#### DATA EXTRACT
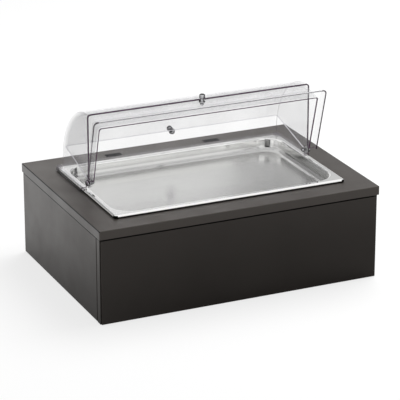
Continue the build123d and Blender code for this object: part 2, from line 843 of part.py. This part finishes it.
def heat_dial():
    """The heat dial: a skirt and a scalloped grip, hollow where the shaft ends, with a pointer."""
    x = housing_x + knob_offset
    y0 = control_face + bush_length + dial_gap
    skirt = rod_y(x, housing_z, dial_radius, y0, y0 + dial_skirt)
    skirt = chamfer(skirt.edges().group_by(Axis.Y)[-1], dial_skirt_chamfer)
    grip_radius = dial_radius - dial_skirt
    grip = rod_y(x, housing_z, grip_radius, y0 + dial_skirt, y0 + dial_height)
    grip = fillet(grip.edges().group_by(Axis.Y)[-1], dial_edge_radius)
    for i in range(dial_grips):
        turn = radians(360 * (i + 0.5) / dial_grips)
        reach = grip_radius + dial_grip_radius - dial_grip_depth
        gx = x + reach * cos(turn)
        gz = housing_z + reach * sin(turn)
        grip -= rod_y(gx, gz, dial_grip_radius, y0 + dial_skirt, y0 + dial_height)
    dial = skirt + grip
    x0 = x - pointer_width / 2
    y1 = y0 + dial_height
    z1 = housing_z + grip_radius
    dial -= block(x0, x0 + pointer_width, y1 - pointer_depth, y1, z1 - pointer_length, z1)
    return dial - rod_y(x, housing_z, shaft_radius + push_fit, y0, y0 + shaft_reach_out)


def terminal_block():
    """Terminals on the base panel for the mains and heater leads."""
    width, depth, height = terminal_size
    x0 = terminal_x - width / 2
    y0 = terminal_y - depth / 2
    shape = block(x0, x0 + width, y0, y0 + depth, base_top, base_top + height)
    shape = chamfer(shape.edges().filter_by(Axis.X).group_by(Axis.Z)[-1], terminal_chamfer)
    port_z = base_top + terminal_port_height
    for i in range(terminal_ports):
        x = terminal_x + (i - (terminal_ports - 1) / 2) * terminal_pitch
        shape -= rod_y(x, port_z, terminal_port_radius, y0, y0 + depth)
        shape -= pillar(x, terminal_y, terminal_port_radius, port_z, base_top + height)
    return shape


def screws_up(places, z, length):
    return group([screw_up(x, y, z, length) for x, y in places])


def build():
    """Every piece of the dome under its name."""
    return {
        "front_panel": front_panel(),
        "left_panel": side_panel(-1),
        "right_panel": side_panel(1),
        "rear_panel": rear_panel(),
        "base_panel": base_panel(),
        "corner_blocks": corner_blocks(),
        "lid_cleats": lid_cleats(),
        "lid": lid(),
        "lid_inserts": insert_shape(lid_top - insert_depth, lid_top + insert_proud, 0.0),
        "rubber_feet": rubber_feet(),
        "base_screws": screws_up(block_places(), foot_height + screw_head_height, base_screw_length),
        "lid_screws": screws_up(lid_screw_places(), cleat_bottom, lid_screw_length),
        "well_liner": well_liner(),
        "heater_foil": heater_foil(),
        "insulation_mat": insulation_mat(),
        "heat_shield_tray": heat_shield_tray(),
        "tray_screws": screws_up(tray_screw_places(), lid_under - tray_sheet, tray_screw_length),
        "safety_cutout": safety_cutout(),
        "temperature_probe": temperature_probe(),
        "terminal_block": terminal_block(),
        "control_housing": control_housing(),
        "housing_screws": housing_screws(),
        "mains_inlet": mains_inlet(),
        "inlet_pins": inlet_pins(),
        "switch_frame": switch_frame(),
        "switch_rocker": switch_rocker(),
        "regulator": regulator(),
        "dial_shaft": dial_shaft(),
        "heat_dial": heat_dial(),
        "gn_pan": gn_pan(),
        "rear_cover": rear_cover(),
        "rear_knob": on_rear(turned_knob()),
        "rear_knob_screw": on_rear(knob_screw(rear_inner_radius)),
        "hinge_pins": hinge_pins(),
        "cap_nuts": cap_nuts(),
        "hinge_washers": hinge_washers(),
        "front_cover": front_cover(),
        "front_knob": on_front(turned_knob()),
        "front_knob_screw": on_front(knob_screw(front_inner_radius)),
    }


os.makedirs("parts", exist_ok=True)
for name, piece in build().items():
    export_step(piece, f"parts/{name}.step")
print(f"the front shell rests {open_angle:.2f} degrees back, hinge axis at z {pivot_z:.1f}")
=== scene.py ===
import json
import math

import bpy
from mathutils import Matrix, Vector

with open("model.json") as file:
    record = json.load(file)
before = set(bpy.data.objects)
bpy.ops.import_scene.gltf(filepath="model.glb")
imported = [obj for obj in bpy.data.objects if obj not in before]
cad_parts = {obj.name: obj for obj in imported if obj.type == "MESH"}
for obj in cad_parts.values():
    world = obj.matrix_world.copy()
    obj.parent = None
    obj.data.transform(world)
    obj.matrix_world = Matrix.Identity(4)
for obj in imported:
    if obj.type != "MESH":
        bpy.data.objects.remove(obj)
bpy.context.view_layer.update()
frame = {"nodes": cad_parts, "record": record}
nodes = frame["nodes"]

# Directions across the hinge axis, in degrees from +Y towards +Z
BACK = 0.0
FORWARD = 180.0
DOWN = 270.0

# The clear cover as in the CAD, in metres and degrees, with distances from its hinge axis
PIVOT_Y = -0.010
PIVOT_Z = 0.230
OPEN_ANGLE = 74.03
FRONT_SPAN = 91.5
REAR_EDGE_FORWARD = 0.003
LIP_REACH = 0.0207
FOLD_REACH = 0.0157
FOLD_DISTANCE = 0.1445
FOLD_HALF_LENGTH = 0.251
FLANGE_LEVEL = 0.010
FLANGE_CUTBACK = 0.013
END_X = 0.257
END_FOLD_X = 0.2550
END_FOLD_RADIUS = 0.1484

# Half widths of the bands that mark the cover's cut faces, edges and folds
CUT_REACH = 0.0003
LIP_END_REACH = 0.0008
EDGE_REACH = 0.0015
FOLD_BAND = 0.0022

# The box: the banding on the lid's ends, the seam at the banding's top, and the panels' top edges,
# which carry painted shade
BANDING_X = 0.3186
BANDING_SEAM_Z = 0.2048
PANEL_EDGE_Z = 0.1842

# The pan's turned-down lip and its corners, where painted shade goes, and the levels between which
# its steel turns bright
LIP_HALF_LENGTH = 0.262
LIP_HALF_DEPTH = 0.1595
LIP_SHADE_Z = 0.2096
CORNER_HALF_LENGTH = 0.2575
CORNER_HALF_DEPTH = 0.1550
CORNER_SHADE_Z = 0.2130
PAN_MATT_Z = 0.196
PAN_POLISHED_Z = 0.206

# The index line on the dial: its middle, the level where it begins and half its width
DIAL_X = 0.120
DIAL_LINE_Z = 0.101
DIAL_LINE_REACH = 0.0007

# Colours, as linear red, green and blue
WHITE = (1.0, 1.0, 1.0)
BOX_COLOUR = (0.0225, 0.0195, 0.0177)
LID_COLOUR = (0.029, 0.0250, 0.0225)
# Near-black: the real seam atop the lid's banding, and painted shade on the panels' top edges, the
# pan's lip and the rear cover's lip
SEAM_AND_PAINTED_SHADE_COLOUR = (0.003, 0.003, 0.003)
BLACK_PLASTIC = (0.018, 0.018, 0.018)
LACQUER_TINT = (1.0, 0.92, 0.85)
BANDING_COLOUR = (0.070, 0.062, 0.057)
PRINT_COLOUR = (0.75, 0.75, 0.73)
PAN_FLOOR_COLOUR = (0.68, 0.68, 0.67)
PAN_RIM_COLOUR = (0.94, 0.94, 0.93)
CHROME_COLOUR = (0.72, 0.72, 0.74)
# Chrome's colour at its outline, a painted reflection of a darker room
CHROME_PAINTED_REFLECTION = (0.03, 0.028, 0.03)
SHEET_COLOUR = (0.62, 0.61, 0.64)
# The clear cover's cut faces and folds: the violet is the sheet's own tint darkened as painted
# shade, the pale colours are painted highlights and the fold colours painted reflections
EDGE_COLOUR = (0.060, 0.014, 0.055)
TRAILING_COLOUR = (0.85, 0.84, 0.88)
FOLD_COLOUR = (0.12, 0.05, 0.11)
END_FOLD_COLOUR = (0.20, 0.18, 0.21)
LIP_END_COLOUR = (0.97, 0.96, 0.99)
FLOOR_COLOUR = (0.3, 0.3, 0.3)
CARD_COLOUR = (0.004, 0.004, 0.004)

# The usual reach of Blender's noise, and grain as a scale along X, Y and Z
NOISE_LOW = 0.3
NOISE_HIGH = 0.7
BOARD_GRAIN = (3.0, 60.0, 60.0)
PAN_GRAIN = (2.5, 60.0, 60.0)
WELL_GRAIN = (2.0, 60.0, 60.0)
PIN_GRAIN = (60.0, 4.0, 60.0)
NO_GRAIN = (1.0, 1.0, 1.0)

# Polished metal: the roughness of the pan's rim, and the facing over which chrome's colour darkens
# as a painted reflection
POLISHED_ROUGHNESS = 0.07
CHROME_OUTLINE = (0.02, 0.38)

# The veil on clear sheet, its thin part, and Schlick's approximation of gloss at a glance
VEIL_BASE = 0.075
VEIL_GLOSS = 0.3
THIN_VEIL = 0.3
SCHLICK_BASE = 0.04
SCHLICK_POWER = 5.0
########
- OBJECTIVE
Transcribe each line of the data above, unaltered, from the one where "for name, piece" appears to the one where "bpy.context.view_layer.update()" appears, inclusive of both.

- SOLUTION TO THIS EXERCISE
for name, piece in build().items():
    export_step(piece, f"parts/{name}.step")
print(f"the front shell rests {open_angle:.2f} degrees back, hinge axis at z {pivot_z:.1f}")
=== scene.py ===
import json
import math

import bpy
from mathutils import Matrix, Vector

with open("model.json") as file:
    record = json.load(file)
before = set(bpy.data.objects)
bpy.ops.import_scene.gltf(filepath="model.glb")
imported = [obj for obj in bpy.data.objects if obj not in before]
cad_parts = {obj.name: obj for obj in imported if obj.type == "MESH"}
for obj in cad_parts.values():
    world = obj.matrix_world.copy()
    obj.parent = None
    obj.data.transform(world)
    obj.matrix_world = Matrix.Identity(4)
for obj in imported:
    if obj.type != "MESH":
        bpy.data.objects.remove(obj)
bpy.context.view_layer.update()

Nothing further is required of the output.